One last point. I am beginning to think that Clark has a particular kind of tunnel vision that afflicts some scholars. He can nuance the heck out of a particular position, provided the problematic position needing the nunaced massage was held by a man who has been dead and deep, lo, these three and a half centuries. But if the person in question is alive today, has an email address and a phone on his desk, and is willing to talk about it at any time, there is a curious inability to get even the simplest things straight.
Here is an example, and then I am done for the evening.
“The federal-vision advocates suggest that we are justified so long as we are united to Christ, but we retain that union partly by cooperating with grace” (p. 262).

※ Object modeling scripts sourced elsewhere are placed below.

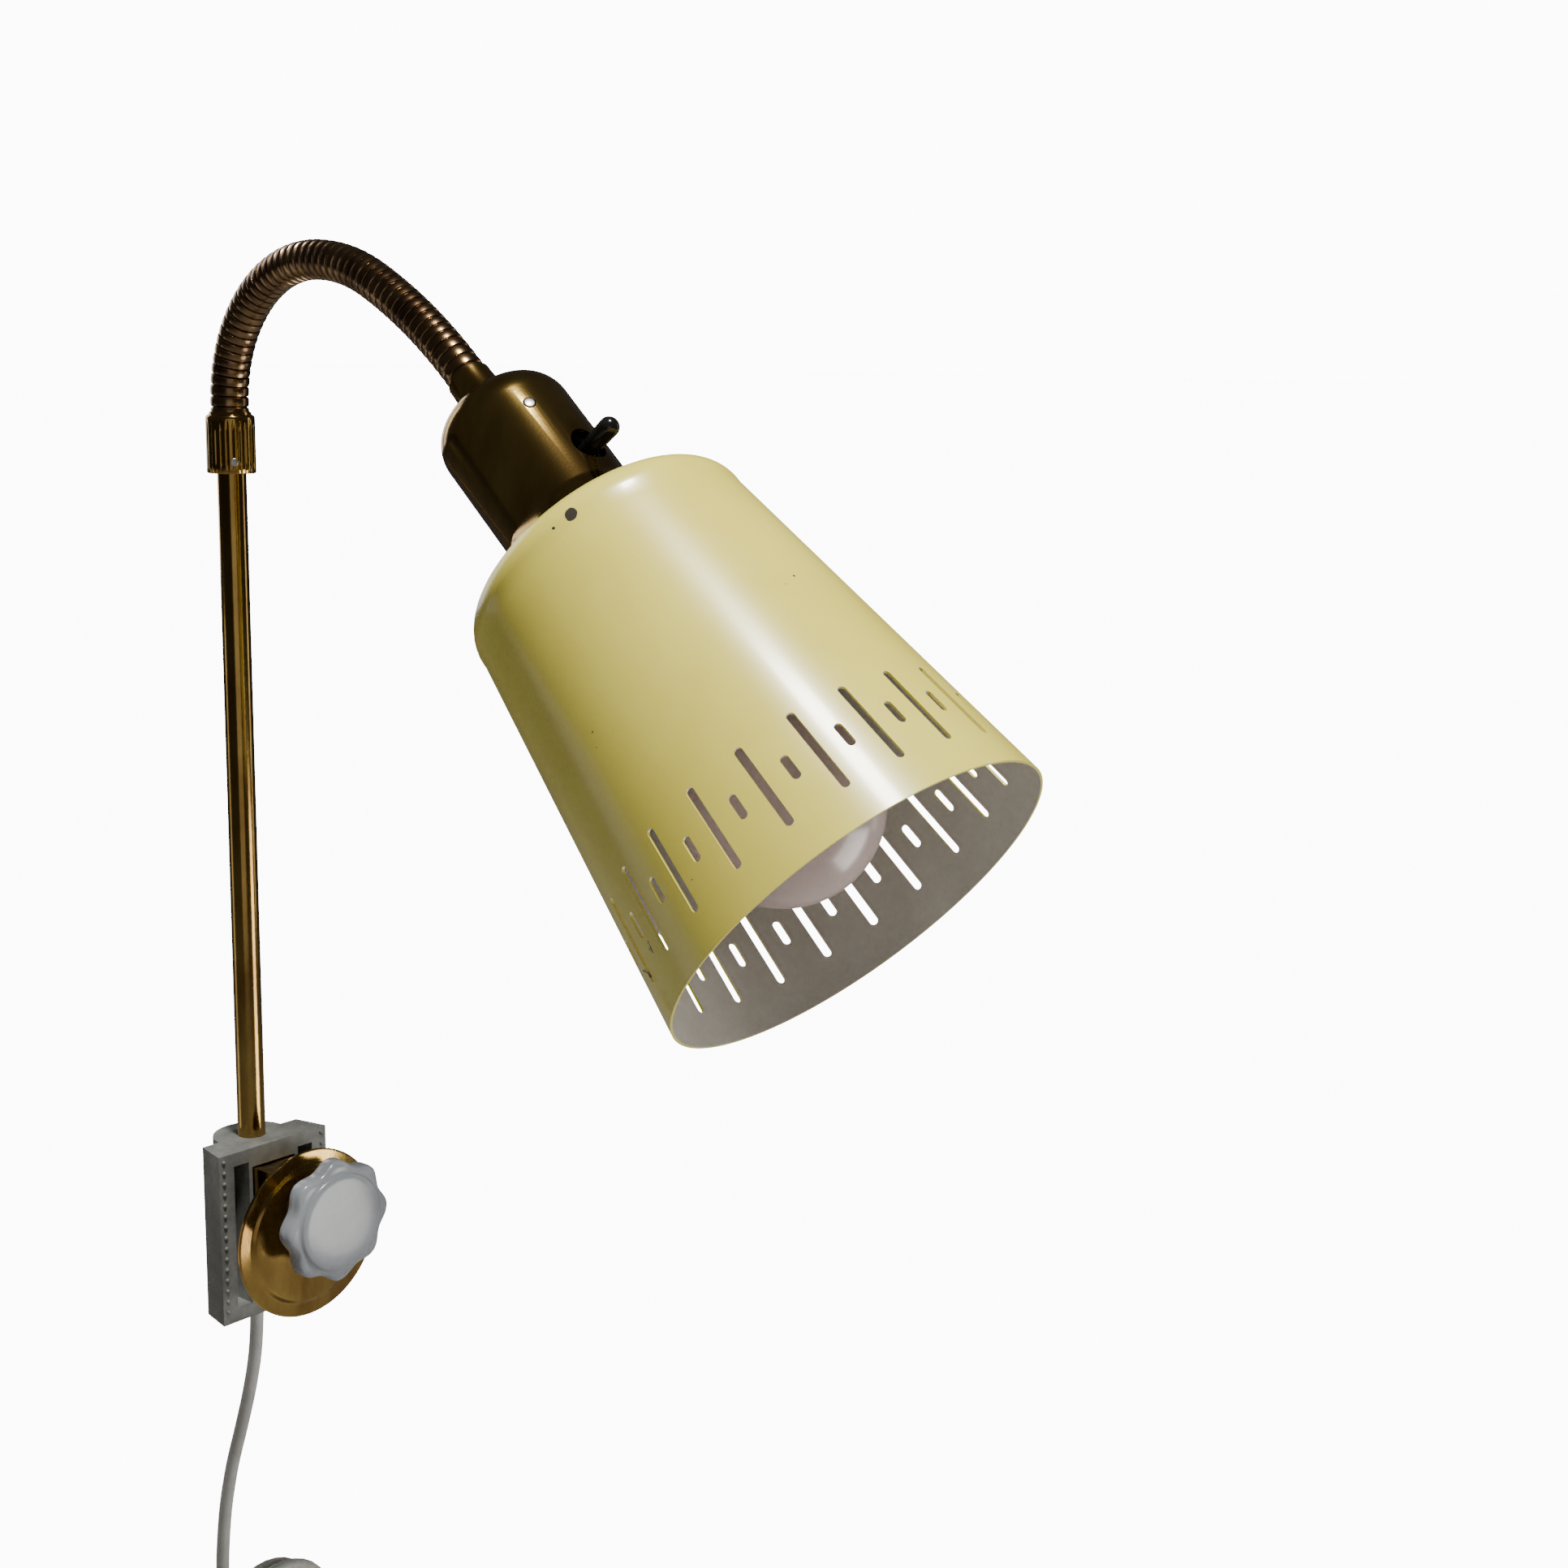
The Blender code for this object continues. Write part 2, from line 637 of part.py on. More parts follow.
def make_lower_ferrule():
    bore = STEM_RADIUS + GAP
    neck_bore = NECK_RADIUS + GAP
    bridge_low = FERRULE_FOOT + FERRULE_STEM_DEPTH
    bridge_high = bridge_low + FERRULE_BRIDGE
    profile = [
        (neck_bore, FERRULE_TOP),
        (neck_bore + 0.5 * MM, FERRULE_TOP),
        (FERRULE_RADIUS - 0.5 * MM, FERRULE_TOP - MM),
        (FERRULE_RADIUS, FERRULE_TOP - 3.0 * MM),
        (FERRULE_RADIUS, FERRULE_FOOT),
        (bore, FERRULE_FOOT),
        (bore, bridge_low),
        (SLEEVE_WAIST, bridge_low),
        (SLEEVE_WAIST, bridge_high),
        (neck_bore, bridge_high),
    ]
    ferrule = turned("lower_ferrule", profile, 32)
    boolean(ferrule, cylinder("grub_hole", GRUB_RADIUS + GAP, 0, 2 * FERRULE_RADIUS, 12), place=grub_place())
    return keep(ferrule, BRASS, place=stem_place())


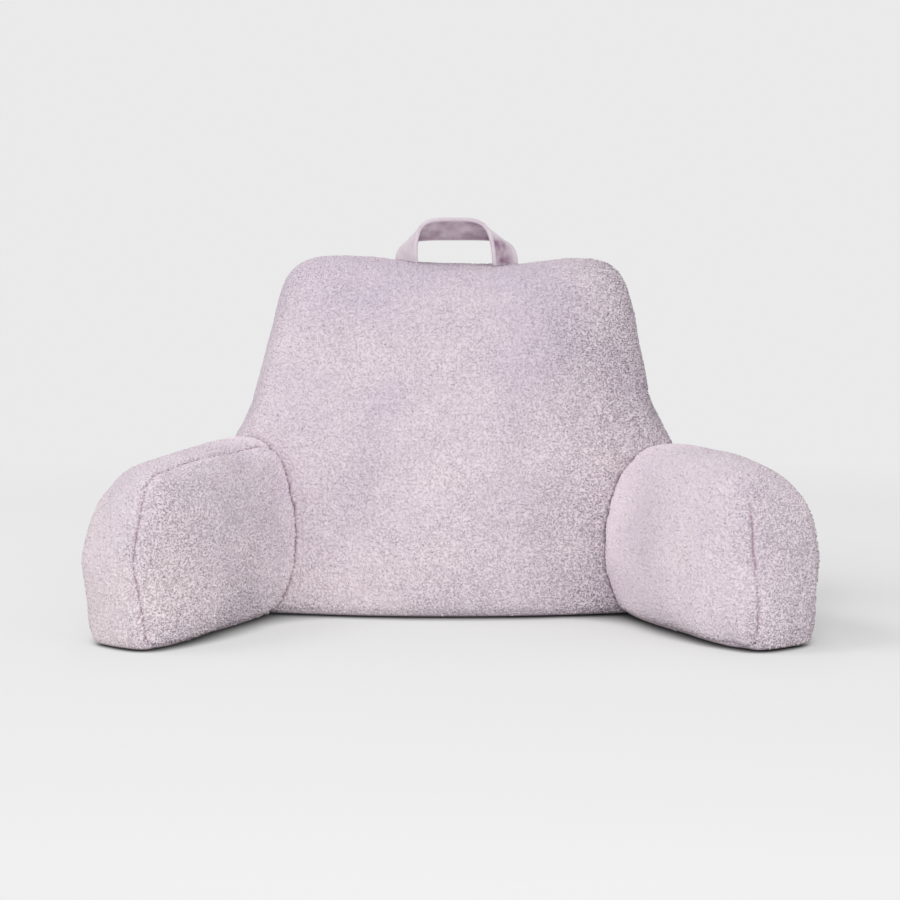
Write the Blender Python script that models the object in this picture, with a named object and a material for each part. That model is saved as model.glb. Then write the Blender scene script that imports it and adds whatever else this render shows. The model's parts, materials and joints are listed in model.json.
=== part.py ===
"""A reading pillow: a leaning back cushion, two splayed arm cushions and a carry strap.

Metres, +Z up. The pillow rests on Z = 0, is widest along X and faces -Y.
"""

import math

import bpy
import numpy as np

# Cloth colours
FLEECE = (0.66, 0.57, 0.63)
PLUSH = (0.55, 0.45, 0.53)

# Sewing and fitting
CUT_GAP = 0.0004  # clearance between the pieces that meet
LOOP_POINTS = 72  # points round each seam
PANEL_SHARES = (0.05, 0.13, 0.24, 0.38, 0.56, 0.77)  # rings, from a seam to a panel's middle
PANEL_EASE = 100  # how far the rings of a panel lose the corners of its seam
STRIP_SHARES = (0.04, 0.15, 0.33, 0.50, 0.67, 0.85, 0.96)  # rows, front seam to rear seam
BASE_SWELL = 0.020  # how far the strip under a cushion is pressed out onto the floor
DEPTH_SHIFT = 0.0185  # from the line where the back meets the floor to the middle of the pillow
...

This is simply a screwy and irresponsible misrepresentation. Our position is NOT that we are justified by our cooperation with grace. I don’t maintain my union with Christ. How could I possibly do that? I am fond of a Spurgeon story, where his suspicions were aroused one day when a man said something like “in my salvation, Christ did His part and I did mine.” “What do you mean?” was the obvious question. And the suspicions were eliminated when the man replied, “Christ’s part was to do the saving, and I got in the way.”
When Clark says some like “federal-vision advocates suggest,” and then follows it up with some fruity and heretical comment, he really ought to cite some examples. For my part, I flat deny it. Don’t believe anything of the kind, and never have. Scott Clark needs to learn how to be as careful with living authors as he appears to be with some dead ones.